:: WHAT THE TASK REQUIRES ::
The records follow. Print, word for word, the first line through the "rim_curl_end = 115.0" line.

◆ ◆ ◆ ◆ ◆

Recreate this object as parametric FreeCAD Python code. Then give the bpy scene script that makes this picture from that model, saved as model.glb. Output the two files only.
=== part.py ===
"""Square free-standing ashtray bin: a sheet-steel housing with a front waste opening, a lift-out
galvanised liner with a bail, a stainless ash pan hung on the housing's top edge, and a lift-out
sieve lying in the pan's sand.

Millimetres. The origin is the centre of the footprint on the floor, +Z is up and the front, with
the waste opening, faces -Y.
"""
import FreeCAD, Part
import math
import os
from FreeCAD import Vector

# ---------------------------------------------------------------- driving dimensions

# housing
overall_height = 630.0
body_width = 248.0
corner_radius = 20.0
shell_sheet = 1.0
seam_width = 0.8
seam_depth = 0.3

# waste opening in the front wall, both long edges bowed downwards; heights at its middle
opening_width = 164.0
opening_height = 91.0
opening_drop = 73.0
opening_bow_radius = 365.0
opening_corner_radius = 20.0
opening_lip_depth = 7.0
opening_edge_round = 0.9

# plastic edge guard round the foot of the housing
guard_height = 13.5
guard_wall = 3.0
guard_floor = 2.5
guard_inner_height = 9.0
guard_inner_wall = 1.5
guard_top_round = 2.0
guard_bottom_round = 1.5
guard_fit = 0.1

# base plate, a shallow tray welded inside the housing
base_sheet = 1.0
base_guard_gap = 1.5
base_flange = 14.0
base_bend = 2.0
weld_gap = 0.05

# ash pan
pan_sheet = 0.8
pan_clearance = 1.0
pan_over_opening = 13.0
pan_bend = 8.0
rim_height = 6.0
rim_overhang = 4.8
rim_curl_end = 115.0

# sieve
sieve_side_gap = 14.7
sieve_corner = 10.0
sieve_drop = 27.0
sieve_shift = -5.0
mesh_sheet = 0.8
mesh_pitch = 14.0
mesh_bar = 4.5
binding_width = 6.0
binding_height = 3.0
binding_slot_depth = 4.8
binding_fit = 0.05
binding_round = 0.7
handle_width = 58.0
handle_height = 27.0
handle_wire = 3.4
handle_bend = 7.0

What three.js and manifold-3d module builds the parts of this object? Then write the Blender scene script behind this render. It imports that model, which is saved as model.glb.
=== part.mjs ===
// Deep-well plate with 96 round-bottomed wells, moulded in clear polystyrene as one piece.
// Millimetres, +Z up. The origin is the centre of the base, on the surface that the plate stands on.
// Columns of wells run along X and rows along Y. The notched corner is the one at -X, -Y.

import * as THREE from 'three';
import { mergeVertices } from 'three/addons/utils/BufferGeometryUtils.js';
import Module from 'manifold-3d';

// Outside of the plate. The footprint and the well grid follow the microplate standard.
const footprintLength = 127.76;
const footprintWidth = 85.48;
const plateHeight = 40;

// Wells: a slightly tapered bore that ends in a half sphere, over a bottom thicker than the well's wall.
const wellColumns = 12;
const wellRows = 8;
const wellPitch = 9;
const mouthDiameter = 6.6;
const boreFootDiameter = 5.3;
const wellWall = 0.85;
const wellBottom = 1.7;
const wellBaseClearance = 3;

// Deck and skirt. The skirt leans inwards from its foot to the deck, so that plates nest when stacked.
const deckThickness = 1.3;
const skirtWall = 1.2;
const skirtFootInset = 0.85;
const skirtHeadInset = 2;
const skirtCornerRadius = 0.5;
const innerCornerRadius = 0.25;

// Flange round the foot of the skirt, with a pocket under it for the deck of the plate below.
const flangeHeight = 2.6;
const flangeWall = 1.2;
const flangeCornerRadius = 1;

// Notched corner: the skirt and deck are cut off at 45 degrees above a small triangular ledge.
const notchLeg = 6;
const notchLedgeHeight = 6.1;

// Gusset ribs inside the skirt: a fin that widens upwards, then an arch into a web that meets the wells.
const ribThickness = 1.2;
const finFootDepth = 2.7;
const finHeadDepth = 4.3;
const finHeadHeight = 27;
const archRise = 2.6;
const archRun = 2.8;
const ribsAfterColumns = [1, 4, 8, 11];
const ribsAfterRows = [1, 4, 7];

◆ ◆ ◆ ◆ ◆

:: WRITTEN REPLY ::
Recreate this object as parametric FreeCAD Python code. Then give the bpy scene script that makes this picture from that model, saved as model.glb. Output the two files only.
=== part.py ===
"""Square free-standing ashtray bin: a sheet-steel housing with a front waste opening, a lift-out
galvanised liner with a bail, a stainless ash pan hung on the housing's top edge, and a lift-out
sieve lying in the pan's sand.

Millimetres. The origin is the centre of the footprint on the floor, +Z is up and the front, with
the waste opening, faces -Y.
"""
import FreeCAD, Part
import math
import os
from FreeCAD import Vector

# ---------------------------------------------------------------- driving dimensions

# housing
overall_height = 630.0
body_width = 248.0
corner_radius = 20.0
shell_sheet = 1.0
seam_width = 0.8
seam_depth = 0.3

# waste opening in the front wall, both long edges bowed downwards; heights at its middle
opening_width = 164.0
opening_height = 91.0
opening_drop = 73.0
opening_bow_radius = 365.0
opening_corner_radius = 20.0
opening_lip_depth = 7.0
opening_edge_round = 0.9

# plastic edge guard round the foot of the housing
guard_height = 13.5
guard_wall = 3.0
guard_floor = 2.5
guard_inner_height = 9.0
guard_inner_wall = 1.5
guard_top_round = 2.0
guard_bottom_round = 1.5
guard_fit = 0.1

# base plate, a shallow tray welded inside the housing
base_sheet = 1.0
base_guard_gap = 1.5
base_flange = 14.0
base_bend = 2.0
weld_gap = 0.05

# ash pan
pan_sheet = 0.8
pan_clearance = 1.0
pan_over_opening = 13.0
pan_bend = 8.0
rim_height = 6.0
rim_overhang = 4.8
rim_curl_end = 115.0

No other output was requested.